Problem description:
Read the records below and copy each line that contains "Blender".

Records for this task:
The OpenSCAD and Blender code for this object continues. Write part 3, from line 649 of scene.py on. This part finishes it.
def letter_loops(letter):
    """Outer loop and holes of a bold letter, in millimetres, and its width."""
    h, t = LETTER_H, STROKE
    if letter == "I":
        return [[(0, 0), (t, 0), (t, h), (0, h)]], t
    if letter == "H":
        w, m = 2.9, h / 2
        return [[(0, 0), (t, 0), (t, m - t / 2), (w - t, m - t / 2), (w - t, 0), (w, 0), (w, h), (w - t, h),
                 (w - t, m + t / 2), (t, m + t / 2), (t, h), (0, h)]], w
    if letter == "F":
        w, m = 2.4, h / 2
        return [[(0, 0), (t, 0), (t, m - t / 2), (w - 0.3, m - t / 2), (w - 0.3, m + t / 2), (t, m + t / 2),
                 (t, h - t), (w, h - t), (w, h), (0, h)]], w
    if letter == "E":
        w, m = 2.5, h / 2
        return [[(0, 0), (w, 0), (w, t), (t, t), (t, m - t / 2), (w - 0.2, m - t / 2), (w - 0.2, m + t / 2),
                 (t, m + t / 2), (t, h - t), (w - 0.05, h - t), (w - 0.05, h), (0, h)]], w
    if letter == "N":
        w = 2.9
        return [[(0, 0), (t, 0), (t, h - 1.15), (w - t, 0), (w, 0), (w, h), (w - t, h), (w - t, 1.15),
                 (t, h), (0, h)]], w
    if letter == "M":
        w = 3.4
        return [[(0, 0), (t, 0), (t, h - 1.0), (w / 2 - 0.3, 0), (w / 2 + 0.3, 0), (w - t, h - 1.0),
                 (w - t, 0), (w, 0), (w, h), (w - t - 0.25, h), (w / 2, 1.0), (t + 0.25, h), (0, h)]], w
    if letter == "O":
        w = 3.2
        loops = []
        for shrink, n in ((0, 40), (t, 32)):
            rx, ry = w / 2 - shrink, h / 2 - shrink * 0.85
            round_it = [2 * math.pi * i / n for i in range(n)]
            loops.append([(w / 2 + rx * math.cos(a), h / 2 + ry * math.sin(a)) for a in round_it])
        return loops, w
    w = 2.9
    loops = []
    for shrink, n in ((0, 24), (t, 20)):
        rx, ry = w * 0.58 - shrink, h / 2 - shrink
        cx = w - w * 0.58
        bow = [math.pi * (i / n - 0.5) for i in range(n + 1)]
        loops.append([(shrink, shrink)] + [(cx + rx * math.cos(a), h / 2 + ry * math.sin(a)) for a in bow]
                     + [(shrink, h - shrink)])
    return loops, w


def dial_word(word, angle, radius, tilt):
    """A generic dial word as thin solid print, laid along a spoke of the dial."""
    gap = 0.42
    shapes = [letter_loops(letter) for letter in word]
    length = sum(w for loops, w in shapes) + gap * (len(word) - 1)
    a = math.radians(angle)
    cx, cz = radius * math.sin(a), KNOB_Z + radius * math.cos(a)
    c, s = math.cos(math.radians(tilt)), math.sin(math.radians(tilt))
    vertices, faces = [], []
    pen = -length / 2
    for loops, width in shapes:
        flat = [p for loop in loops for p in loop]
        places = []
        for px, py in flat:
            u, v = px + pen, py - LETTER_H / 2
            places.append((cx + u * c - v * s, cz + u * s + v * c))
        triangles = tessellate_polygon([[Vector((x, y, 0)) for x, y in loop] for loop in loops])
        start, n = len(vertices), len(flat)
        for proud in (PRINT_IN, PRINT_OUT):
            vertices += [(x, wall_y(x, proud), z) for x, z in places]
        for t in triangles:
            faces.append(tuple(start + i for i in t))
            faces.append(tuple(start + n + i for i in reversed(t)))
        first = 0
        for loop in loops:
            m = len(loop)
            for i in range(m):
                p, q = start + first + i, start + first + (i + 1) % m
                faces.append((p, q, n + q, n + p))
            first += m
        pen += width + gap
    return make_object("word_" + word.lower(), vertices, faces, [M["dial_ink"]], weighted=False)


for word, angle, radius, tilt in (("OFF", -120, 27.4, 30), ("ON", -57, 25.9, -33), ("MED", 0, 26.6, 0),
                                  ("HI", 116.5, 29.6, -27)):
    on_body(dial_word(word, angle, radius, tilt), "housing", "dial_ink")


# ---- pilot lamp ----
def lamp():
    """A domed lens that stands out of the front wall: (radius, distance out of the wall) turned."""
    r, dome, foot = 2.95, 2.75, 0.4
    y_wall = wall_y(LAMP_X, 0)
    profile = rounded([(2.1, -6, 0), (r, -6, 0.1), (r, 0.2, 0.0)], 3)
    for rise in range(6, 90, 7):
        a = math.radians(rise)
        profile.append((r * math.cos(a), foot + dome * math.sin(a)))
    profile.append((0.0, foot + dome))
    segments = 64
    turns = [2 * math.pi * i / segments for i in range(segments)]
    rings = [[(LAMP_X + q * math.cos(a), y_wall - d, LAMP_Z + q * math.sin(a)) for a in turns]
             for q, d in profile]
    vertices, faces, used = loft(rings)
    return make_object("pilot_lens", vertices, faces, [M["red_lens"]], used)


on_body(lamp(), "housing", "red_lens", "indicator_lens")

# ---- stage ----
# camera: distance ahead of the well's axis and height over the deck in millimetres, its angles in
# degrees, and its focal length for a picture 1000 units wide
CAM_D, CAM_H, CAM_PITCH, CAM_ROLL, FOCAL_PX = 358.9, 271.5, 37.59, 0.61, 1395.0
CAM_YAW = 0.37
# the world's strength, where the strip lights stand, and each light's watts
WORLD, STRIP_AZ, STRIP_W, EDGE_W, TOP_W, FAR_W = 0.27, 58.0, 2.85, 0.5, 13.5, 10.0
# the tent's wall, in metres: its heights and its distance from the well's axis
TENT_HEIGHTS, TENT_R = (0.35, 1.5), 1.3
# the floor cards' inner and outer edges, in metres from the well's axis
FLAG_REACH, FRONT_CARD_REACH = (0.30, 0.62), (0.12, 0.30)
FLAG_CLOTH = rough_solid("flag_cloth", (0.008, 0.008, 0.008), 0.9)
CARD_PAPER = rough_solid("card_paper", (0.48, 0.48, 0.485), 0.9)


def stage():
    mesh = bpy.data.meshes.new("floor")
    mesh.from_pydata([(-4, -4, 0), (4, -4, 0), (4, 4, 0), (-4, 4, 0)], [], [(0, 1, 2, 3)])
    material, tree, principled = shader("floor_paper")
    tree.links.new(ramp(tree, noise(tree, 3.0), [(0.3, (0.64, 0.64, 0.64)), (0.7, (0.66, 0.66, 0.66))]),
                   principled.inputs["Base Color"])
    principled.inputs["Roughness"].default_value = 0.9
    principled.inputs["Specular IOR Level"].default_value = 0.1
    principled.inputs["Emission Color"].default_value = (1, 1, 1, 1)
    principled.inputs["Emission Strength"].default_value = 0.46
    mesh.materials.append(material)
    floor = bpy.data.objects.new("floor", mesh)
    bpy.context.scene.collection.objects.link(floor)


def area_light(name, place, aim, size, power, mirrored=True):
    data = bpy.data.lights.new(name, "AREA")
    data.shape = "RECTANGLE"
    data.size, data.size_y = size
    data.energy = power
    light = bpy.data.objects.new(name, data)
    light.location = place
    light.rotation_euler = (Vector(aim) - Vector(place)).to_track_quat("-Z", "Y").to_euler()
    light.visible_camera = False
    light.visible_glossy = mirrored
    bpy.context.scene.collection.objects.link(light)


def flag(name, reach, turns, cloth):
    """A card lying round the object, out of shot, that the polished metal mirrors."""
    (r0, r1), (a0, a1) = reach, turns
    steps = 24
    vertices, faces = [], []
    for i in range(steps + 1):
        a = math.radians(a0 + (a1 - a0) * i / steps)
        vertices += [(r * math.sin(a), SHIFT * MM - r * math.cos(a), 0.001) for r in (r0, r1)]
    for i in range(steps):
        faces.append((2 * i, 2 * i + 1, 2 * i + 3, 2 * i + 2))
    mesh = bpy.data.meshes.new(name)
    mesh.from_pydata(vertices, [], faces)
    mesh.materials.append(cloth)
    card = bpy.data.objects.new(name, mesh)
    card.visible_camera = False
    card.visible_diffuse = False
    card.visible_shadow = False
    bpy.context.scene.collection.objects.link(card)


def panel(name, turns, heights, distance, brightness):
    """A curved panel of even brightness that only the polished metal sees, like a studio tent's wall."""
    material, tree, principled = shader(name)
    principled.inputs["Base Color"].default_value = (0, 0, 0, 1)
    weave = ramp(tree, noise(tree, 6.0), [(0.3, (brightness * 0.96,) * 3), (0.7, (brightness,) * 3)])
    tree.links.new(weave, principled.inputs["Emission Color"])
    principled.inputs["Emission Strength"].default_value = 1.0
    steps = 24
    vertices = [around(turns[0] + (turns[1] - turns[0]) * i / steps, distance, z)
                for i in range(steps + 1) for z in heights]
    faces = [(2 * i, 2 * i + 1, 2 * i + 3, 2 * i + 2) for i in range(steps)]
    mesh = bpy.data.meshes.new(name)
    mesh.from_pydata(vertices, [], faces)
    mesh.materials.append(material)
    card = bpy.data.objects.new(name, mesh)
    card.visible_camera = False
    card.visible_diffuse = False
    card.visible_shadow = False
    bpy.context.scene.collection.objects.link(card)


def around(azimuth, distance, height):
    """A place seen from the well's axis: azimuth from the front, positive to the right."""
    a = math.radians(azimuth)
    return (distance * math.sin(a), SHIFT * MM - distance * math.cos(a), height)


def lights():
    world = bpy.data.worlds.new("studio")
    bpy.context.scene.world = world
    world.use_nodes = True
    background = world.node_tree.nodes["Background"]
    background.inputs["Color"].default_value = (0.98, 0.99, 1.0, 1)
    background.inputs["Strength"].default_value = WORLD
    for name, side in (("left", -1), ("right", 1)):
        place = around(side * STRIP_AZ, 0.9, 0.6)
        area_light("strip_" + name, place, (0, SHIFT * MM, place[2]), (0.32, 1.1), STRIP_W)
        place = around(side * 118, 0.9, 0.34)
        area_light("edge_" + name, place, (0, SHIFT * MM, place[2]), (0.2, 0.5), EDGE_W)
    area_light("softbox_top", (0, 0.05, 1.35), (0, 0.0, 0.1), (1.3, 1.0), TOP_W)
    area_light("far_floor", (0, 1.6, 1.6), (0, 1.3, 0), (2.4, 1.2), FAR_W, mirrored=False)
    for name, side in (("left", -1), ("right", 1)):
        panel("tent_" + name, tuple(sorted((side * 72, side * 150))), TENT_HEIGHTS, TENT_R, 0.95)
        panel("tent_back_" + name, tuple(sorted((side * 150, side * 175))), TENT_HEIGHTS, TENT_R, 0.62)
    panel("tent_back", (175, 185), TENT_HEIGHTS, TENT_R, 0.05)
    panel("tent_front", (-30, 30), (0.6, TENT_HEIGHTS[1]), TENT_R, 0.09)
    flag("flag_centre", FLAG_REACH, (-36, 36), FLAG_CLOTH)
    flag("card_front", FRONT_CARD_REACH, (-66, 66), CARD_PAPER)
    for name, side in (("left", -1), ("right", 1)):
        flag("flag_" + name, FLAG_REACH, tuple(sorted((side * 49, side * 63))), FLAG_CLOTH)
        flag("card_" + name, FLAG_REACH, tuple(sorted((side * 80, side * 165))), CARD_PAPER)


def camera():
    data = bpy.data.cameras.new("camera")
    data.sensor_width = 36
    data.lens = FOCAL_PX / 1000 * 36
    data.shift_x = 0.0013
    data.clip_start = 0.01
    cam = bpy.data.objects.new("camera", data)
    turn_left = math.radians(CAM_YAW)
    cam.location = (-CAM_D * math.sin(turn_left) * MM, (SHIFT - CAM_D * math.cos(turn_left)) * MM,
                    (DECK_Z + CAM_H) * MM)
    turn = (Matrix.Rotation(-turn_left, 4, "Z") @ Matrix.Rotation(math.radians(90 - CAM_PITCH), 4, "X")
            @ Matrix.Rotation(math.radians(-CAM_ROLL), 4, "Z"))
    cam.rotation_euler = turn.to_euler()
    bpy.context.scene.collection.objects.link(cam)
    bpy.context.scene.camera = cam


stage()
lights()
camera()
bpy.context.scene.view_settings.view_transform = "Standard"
...
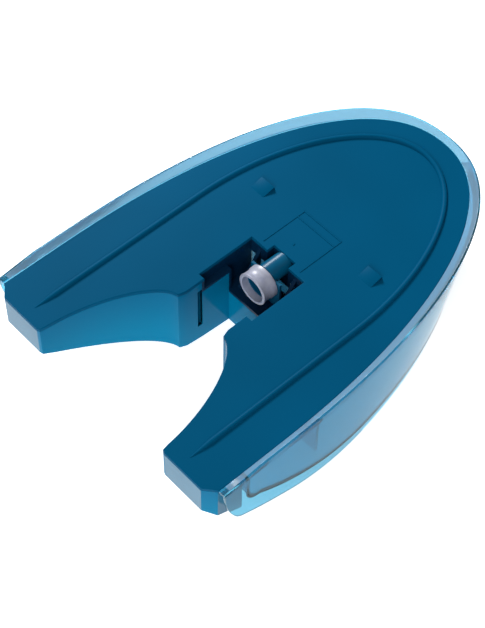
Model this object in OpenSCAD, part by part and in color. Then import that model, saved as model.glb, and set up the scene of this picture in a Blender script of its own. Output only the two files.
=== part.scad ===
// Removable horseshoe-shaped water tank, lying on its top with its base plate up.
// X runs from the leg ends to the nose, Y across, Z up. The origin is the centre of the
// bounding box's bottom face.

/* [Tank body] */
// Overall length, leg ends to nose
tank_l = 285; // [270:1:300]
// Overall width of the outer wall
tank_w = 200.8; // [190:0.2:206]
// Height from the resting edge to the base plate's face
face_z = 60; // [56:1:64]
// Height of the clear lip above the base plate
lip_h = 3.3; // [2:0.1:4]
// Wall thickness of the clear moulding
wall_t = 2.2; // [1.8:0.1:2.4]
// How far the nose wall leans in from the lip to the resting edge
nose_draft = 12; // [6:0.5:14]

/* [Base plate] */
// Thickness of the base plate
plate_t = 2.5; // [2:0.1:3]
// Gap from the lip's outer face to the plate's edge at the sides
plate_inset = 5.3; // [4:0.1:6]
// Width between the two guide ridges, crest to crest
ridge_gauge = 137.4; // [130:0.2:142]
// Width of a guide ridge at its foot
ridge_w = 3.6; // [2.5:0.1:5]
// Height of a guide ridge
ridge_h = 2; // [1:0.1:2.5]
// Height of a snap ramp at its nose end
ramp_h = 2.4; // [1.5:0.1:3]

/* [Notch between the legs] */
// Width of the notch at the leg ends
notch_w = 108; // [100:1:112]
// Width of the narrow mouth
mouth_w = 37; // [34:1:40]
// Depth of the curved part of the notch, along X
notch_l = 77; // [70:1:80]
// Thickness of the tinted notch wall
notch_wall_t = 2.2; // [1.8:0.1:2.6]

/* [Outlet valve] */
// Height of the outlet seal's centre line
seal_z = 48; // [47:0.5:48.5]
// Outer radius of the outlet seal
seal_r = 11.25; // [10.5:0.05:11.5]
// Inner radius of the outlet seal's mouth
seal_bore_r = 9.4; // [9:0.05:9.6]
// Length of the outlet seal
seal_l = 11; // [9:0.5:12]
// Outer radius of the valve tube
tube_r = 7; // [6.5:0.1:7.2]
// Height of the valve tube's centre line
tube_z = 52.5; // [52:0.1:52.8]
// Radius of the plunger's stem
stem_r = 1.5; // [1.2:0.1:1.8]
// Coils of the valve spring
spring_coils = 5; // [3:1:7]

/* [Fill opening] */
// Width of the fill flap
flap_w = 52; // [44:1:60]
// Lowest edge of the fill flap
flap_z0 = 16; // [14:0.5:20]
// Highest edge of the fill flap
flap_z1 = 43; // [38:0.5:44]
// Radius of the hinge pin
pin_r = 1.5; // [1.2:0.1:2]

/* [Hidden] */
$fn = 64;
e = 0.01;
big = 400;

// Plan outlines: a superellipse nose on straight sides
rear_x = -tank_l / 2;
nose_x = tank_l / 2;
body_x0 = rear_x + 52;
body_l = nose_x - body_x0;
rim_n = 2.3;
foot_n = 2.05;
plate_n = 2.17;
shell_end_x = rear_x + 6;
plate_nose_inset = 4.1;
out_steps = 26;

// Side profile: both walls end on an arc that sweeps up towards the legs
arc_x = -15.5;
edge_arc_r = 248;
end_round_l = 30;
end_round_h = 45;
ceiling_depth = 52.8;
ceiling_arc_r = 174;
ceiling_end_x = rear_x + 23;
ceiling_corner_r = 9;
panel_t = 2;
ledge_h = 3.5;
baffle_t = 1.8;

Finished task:
The OpenSCAD and Blender code for this object continues. Write part 3, from line 649 of scene.py on. This part finishes it.
Model this object in OpenSCAD, part by part and in color. Then import that model, saved as model.glb, and set up the scene of this picture in a Blender script of its own. Output only the two files.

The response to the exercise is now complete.